REQUIRED WORK: Send back all the data below, exactly as given.

ENTRIES SHOWN:
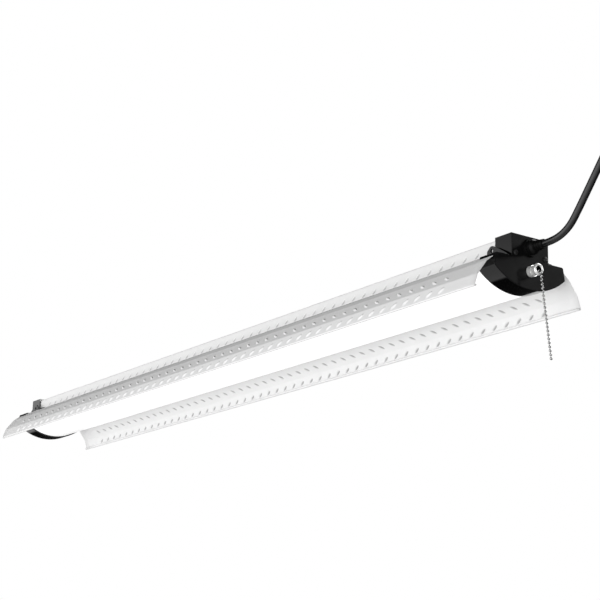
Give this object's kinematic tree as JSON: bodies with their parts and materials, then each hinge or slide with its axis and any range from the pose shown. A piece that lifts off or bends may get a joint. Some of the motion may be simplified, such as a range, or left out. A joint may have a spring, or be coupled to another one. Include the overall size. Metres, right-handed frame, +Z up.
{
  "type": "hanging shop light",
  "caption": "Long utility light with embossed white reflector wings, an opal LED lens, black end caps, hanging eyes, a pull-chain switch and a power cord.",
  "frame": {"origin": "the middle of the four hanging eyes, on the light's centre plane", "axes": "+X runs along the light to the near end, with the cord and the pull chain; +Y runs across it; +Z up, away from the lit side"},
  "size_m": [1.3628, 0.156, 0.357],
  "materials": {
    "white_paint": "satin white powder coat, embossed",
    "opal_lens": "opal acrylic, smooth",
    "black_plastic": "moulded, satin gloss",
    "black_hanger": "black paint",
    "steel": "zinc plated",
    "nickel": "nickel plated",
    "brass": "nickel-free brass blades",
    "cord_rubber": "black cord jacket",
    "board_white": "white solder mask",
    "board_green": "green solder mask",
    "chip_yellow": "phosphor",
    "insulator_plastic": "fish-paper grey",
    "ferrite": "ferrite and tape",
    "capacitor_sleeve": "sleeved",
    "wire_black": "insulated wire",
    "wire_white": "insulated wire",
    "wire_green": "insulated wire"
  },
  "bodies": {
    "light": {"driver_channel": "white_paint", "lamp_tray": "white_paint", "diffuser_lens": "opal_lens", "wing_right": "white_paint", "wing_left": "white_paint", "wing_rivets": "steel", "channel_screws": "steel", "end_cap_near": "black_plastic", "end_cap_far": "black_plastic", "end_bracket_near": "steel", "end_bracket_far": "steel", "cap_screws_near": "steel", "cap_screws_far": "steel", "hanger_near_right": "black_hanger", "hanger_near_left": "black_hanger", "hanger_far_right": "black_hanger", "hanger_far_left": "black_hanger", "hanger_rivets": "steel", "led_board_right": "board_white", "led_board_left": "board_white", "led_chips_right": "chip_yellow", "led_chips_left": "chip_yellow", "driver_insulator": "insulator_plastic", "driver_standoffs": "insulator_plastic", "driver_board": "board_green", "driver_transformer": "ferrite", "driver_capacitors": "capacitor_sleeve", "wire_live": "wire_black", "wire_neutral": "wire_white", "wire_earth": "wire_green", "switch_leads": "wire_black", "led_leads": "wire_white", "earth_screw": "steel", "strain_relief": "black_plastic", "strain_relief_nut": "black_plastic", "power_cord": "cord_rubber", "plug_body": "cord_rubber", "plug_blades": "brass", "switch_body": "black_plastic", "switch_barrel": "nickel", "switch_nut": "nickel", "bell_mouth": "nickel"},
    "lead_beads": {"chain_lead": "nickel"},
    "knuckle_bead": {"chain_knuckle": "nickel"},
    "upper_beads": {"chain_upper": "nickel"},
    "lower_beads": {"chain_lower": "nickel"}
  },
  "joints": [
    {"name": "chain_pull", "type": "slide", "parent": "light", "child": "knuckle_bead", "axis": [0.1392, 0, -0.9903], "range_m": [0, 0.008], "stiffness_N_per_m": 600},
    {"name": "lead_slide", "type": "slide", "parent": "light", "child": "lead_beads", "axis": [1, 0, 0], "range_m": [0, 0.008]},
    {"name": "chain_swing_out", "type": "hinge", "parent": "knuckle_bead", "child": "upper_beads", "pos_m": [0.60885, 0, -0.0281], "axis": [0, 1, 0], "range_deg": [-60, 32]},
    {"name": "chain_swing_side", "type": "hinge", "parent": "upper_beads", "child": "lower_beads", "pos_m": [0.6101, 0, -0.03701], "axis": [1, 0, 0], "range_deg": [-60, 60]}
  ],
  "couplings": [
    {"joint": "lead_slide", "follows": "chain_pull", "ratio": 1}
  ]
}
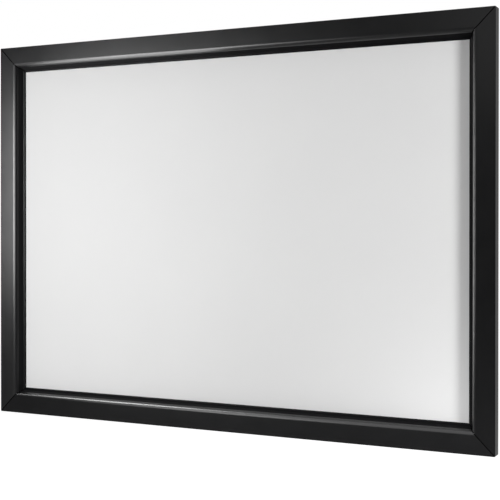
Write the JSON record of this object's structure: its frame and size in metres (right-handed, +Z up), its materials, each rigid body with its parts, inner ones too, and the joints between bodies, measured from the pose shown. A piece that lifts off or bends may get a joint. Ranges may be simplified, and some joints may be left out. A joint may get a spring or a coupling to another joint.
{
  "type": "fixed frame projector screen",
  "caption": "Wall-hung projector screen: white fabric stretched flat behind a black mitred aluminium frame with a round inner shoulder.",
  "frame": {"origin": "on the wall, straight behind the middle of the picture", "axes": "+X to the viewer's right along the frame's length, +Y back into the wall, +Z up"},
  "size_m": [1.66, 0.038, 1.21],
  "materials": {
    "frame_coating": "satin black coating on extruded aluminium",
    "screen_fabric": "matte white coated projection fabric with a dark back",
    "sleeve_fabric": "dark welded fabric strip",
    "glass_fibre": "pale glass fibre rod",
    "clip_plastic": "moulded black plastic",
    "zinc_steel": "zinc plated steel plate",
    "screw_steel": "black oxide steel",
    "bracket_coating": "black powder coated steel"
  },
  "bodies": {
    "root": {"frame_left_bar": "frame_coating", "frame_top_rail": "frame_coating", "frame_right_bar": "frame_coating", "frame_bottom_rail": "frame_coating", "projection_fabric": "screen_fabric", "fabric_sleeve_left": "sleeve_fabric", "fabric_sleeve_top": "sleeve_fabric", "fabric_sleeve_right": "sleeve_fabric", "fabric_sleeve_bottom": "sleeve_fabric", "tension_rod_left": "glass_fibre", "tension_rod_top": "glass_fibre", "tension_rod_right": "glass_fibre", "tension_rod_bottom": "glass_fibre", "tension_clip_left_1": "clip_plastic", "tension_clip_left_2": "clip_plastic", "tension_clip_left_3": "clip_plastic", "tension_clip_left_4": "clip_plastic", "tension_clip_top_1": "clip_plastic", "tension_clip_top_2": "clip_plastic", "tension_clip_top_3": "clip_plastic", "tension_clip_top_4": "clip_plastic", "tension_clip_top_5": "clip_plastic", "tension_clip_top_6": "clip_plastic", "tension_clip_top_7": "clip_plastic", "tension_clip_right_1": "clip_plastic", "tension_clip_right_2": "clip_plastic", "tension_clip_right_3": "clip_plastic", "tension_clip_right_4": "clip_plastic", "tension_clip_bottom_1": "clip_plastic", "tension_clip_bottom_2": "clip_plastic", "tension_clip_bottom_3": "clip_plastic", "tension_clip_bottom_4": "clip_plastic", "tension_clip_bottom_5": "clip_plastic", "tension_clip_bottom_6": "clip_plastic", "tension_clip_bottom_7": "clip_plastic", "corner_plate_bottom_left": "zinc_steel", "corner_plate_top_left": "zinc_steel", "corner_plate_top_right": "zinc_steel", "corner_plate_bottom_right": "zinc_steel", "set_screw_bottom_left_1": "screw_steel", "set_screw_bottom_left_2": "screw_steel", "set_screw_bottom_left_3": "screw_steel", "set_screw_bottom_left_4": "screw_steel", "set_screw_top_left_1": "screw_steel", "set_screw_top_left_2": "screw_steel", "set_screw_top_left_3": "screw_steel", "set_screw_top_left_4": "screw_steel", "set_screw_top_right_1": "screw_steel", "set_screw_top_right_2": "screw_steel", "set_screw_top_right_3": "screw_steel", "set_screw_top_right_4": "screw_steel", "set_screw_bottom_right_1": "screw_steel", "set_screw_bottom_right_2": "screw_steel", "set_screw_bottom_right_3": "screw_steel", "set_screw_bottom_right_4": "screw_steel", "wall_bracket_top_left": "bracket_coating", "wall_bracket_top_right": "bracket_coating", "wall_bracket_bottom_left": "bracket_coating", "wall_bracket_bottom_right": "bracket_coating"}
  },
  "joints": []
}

EXERCISE RESPONSE:
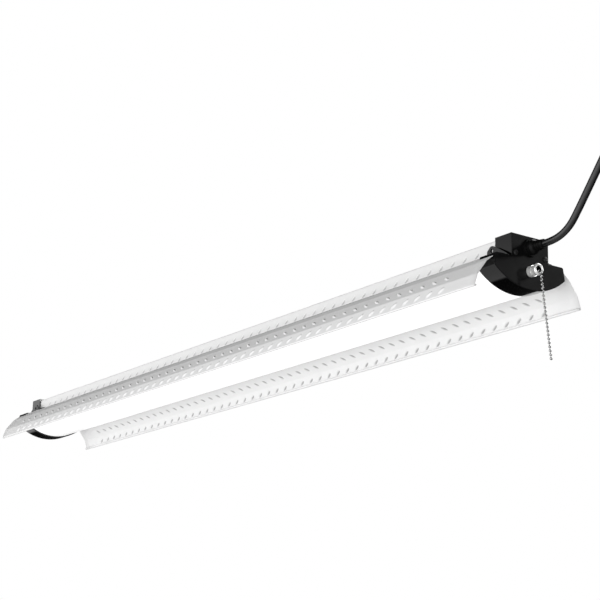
Give this object's kinematic tree as JSON: bodies with their parts and materials, then each hinge or slide with its axis and any range from the pose shown. A piece that lifts off or bends may get a joint. Some of the motion may be simplified, such as a range, or left out. A joint may have a spring, or be coupled to another one. Include the overall size. Metres, right-handed frame, +Z up.
{
  "type": "hanging shop light",
  "caption": "Long utility light with embossed white reflector wings, an opal LED lens, black end caps, hanging eyes, a pull-chain switch and a power cord.",
  "frame": {"origin": "the middle of the four hanging eyes, on the light's centre plane", "axes": "+X runs along the light to the near end, with the cord and the pull chain; +Y runs across it; +Z up, away from the lit side"},
  "size_m": [1.3628, 0.156, 0.357],
  "materials": {
    "white_paint": "satin white powder coat, embossed",
    "opal_lens": "opal acrylic, smooth",
    "black_plastic": "moulded, satin gloss",
    "black_hanger": "black paint",
    "steel": "zinc plated",
    "nickel": "nickel plated",
    "brass": "nickel-free brass blades",
    "cord_rubber": "black cord jacket",
    "board_white": "white solder mask",
    "board_green": "green solder mask",
    "chip_yellow": "phosphor",
    "insulator_plastic": "fish-paper grey",
    "ferrite": "ferrite and tape",
    "capacitor_sleeve": "sleeved",
    "wire_black": "insulated wire",
    "wire_white": "insulated wire",
    "wire_green": "insulated wire"
  },
  "bodies": {
    "light": {"driver_channel": "white_paint", "lamp_tray": "white_paint", "diffuser_lens": "opal_lens", "wing_right": "white_paint", "wing_left": "white_paint", "wing_rivets": "steel", "channel_screws": "steel", "end_cap_near": "black_plastic", "end_cap_far": "black_plastic", "end_bracket_near": "steel", "end_bracket_far": "steel", "cap_screws_near": "steel", "cap_screws_far": "steel", "hanger_near_right": "black_hanger", "hanger_near_left": "black_hanger", "hanger_far_right": "black_hanger", "hanger_far_left": "black_hanger", "hanger_rivets": "steel", "led_board_right": "board_white", "led_board_left": "board_white", "led_chips_right": "chip_yellow", "led_chips_left": "chip_yellow", "driver_insulator": "insulator_plastic", "driver_standoffs": "insulator_plastic", "driver_board": "board_green", "driver_transformer": "ferrite", "driver_capacitors": "capacitor_sleeve", "wire_live": "wire_black", "wire_neutral": "wire_white", "wire_earth": "wire_green", "switch_leads": "wire_black", "led_leads": "wire_white", "earth_screw": "steel", "strain_relief": "black_plastic", "strain_relief_nut": "black_plastic", "power_cord": "cord_rubber", "plug_body": "cord_rubber", "plug_blades": "brass", "switch_body": "black_plastic", "switch_barrel": "nickel", "switch_nut": "nickel", "bell_mouth": "nickel"},
    "lead_beads": {"chain_lead": "nickel"},
    "knuckle_bead": {"chain_knuckle": "nickel"},
    "upper_beads": {"chain_upper": "nickel"},
    "lower_beads": {"chain_lower": "nickel"}
  },
  "joints": [
    {"name": "chain_pull", "type": "slide", "parent": "light", "child": "knuckle_bead", "axis": [0.1392, 0, -0.9903], "range_m": [0, 0.008], "stiffness_N_per_m": 600},
    {"name": "lead_slide", "type": "slide", "parent": "light", "child": "lead_beads", "axis": [1, 0, 0], "range_m": [0, 0.008]},
    {"name": "chain_swing_out", "type": "hinge", "parent": "knuckle_bead", "child": "upper_beads", "pos_m": [0.60885, 0, -0.0281], "axis": [0, 1, 0], "range_deg": [-60, 32]},
    {"name": "chain_swing_side", "type": "hinge", "parent": "upper_beads", "child": "lower_beads", "pos_m": [0.6101, 0, -0.03701], "axis": [1, 0, 0], "range_deg": [-60, 60]}
  ],
  "couplings": [
    {"joint": "lead_slide", "follows": "chain_pull", "ratio": 1}
  ]
}
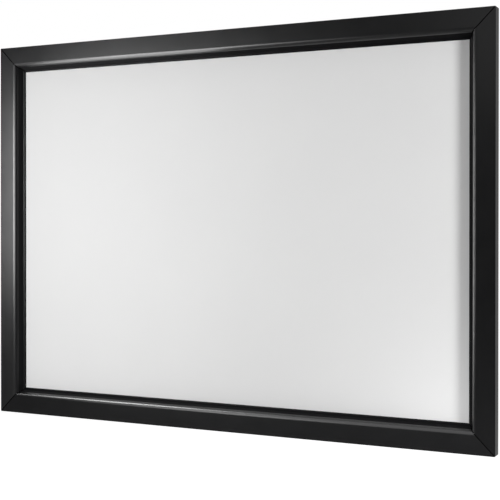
Write the JSON record of this object's structure: its frame and size in metres (right-handed, +Z up), its materials, each rigid body with its parts, inner ones too, and the joints between bodies, measured from the pose shown. A piece that lifts off or bends may get a joint. Ranges may be simplified, and some joints may be left out. A joint may get a spring or a coupling to another joint.
{
  "type": "fixed frame projector screen",
  "caption": "Wall-hung projector screen: white fabric stretched flat behind a black mitred aluminium frame with a round inner shoulder.",
  "frame": {"origin": "on the wall, straight behind the middle of the picture", "axes": "+X to the viewer's right along the frame's length, +Y back into the wall, +Z up"},
  "size_m": [1.66, 0.038, 1.21],
  "materials": {
    "frame_coating": "satin black coating on extruded aluminium",
    "screen_fabric": "matte white coated projection fabric with a dark back",
    "sleeve_fabric": "dark welded fabric strip",
    "glass_fibre": "pale glass fibre rod",
    "clip_plastic": "moulded black plastic",
    "zinc_steel": "zinc plated steel plate",
    "screw_steel": "black oxide steel",
    "bracket_coating": "black powder coated steel"
  },
  "bodies": {
    "root": {"frame_left_bar": "frame_coating", "frame_top_rail": "frame_coating", "frame_right_bar": "frame_coating", "frame_bottom_rail": "frame_coating", "projection_fabric": "screen_fabric", "fabric_sleeve_left": "sleeve_fabric", "fabric_sleeve_top": "sleeve_fabric", "fabric_sleeve_right": "sleeve_fabric", "fabric_sleeve_bottom": "sleeve_fabric", "tension_rod_left": "glass_fibre", "tension_rod_top": "glass_fibre", "tension_rod_right": "glass_fibre", "tension_rod_bottom": "glass_fibre", "tension_clip_left_1": "clip_plastic", "tension_clip_left_2": "clip_plastic", "tension_clip_left_3": "clip_plastic", "tension_clip_left_4": "clip_plastic", "tension_clip_top_1": "clip_plastic", "tension_clip_top_2": "clip_plastic", "tension_clip_top_3": "clip_plastic", "tension_clip_top_4": "clip_plastic", "tension_clip_top_5": "clip_plastic", "tension_clip_top_6": "clip_plastic", "tension_clip_top_7": "clip_plastic", "tension_clip_right_1": "clip_plastic", "tension_clip_right_2": "clip_plastic", "tension_clip_right_3": "clip_plastic", "tension_clip_right_4": "clip_plastic", "tension_clip_bottom_1": "clip_plastic", "tension_clip_bottom_2": "clip_plastic", "tension_clip_bottom_3": "clip_plastic", "tension_clip_bottom_4": "clip_plastic", "tension_clip_bottom_5": "clip_plastic", "tension_clip_bottom_6": "clip_plastic", "tension_clip_bottom_7": "clip_plastic", "corner_plate_bottom_left": "zinc_steel", "corner_plate_top_left": "zinc_steel", "corner_plate_top_right": "zinc_steel", "corner_plate_bottom_right": "zinc_steel", "set_screw_bottom_left_1": "screw_steel", "set_screw_bottom_left_2": "screw_steel", "set_screw_bottom_left_3": "screw_steel", "set_screw_bottom_left_4": "screw_steel", "set_screw_top_left_1": "screw_steel", "set_screw_top_left_2": "screw_steel", "set_screw_top_left_3": "screw_steel", "set_screw_top_left_4": "screw_steel", "set_screw_top_right_1": "screw_steel", "set_screw_top_right_2": "screw_steel", "set_screw_top_right_3": "screw_steel", "set_screw_top_right_4": "screw_steel", "set_screw_bottom_right_1": "screw_steel", "set_screw_bottom_right_2": "screw_steel", "set_screw_bottom_right_3": "screw_steel", "set_screw_bottom_right_4": "screw_steel", "wall_bracket_top_left": "bracket_coating", "wall_bracket_top_right": "bracket_coating", "wall_bracket_bottom_left": "bracket_coating", "wall_bracket_bottom_right": "bracket_coating"}
  },
  "joints": []
}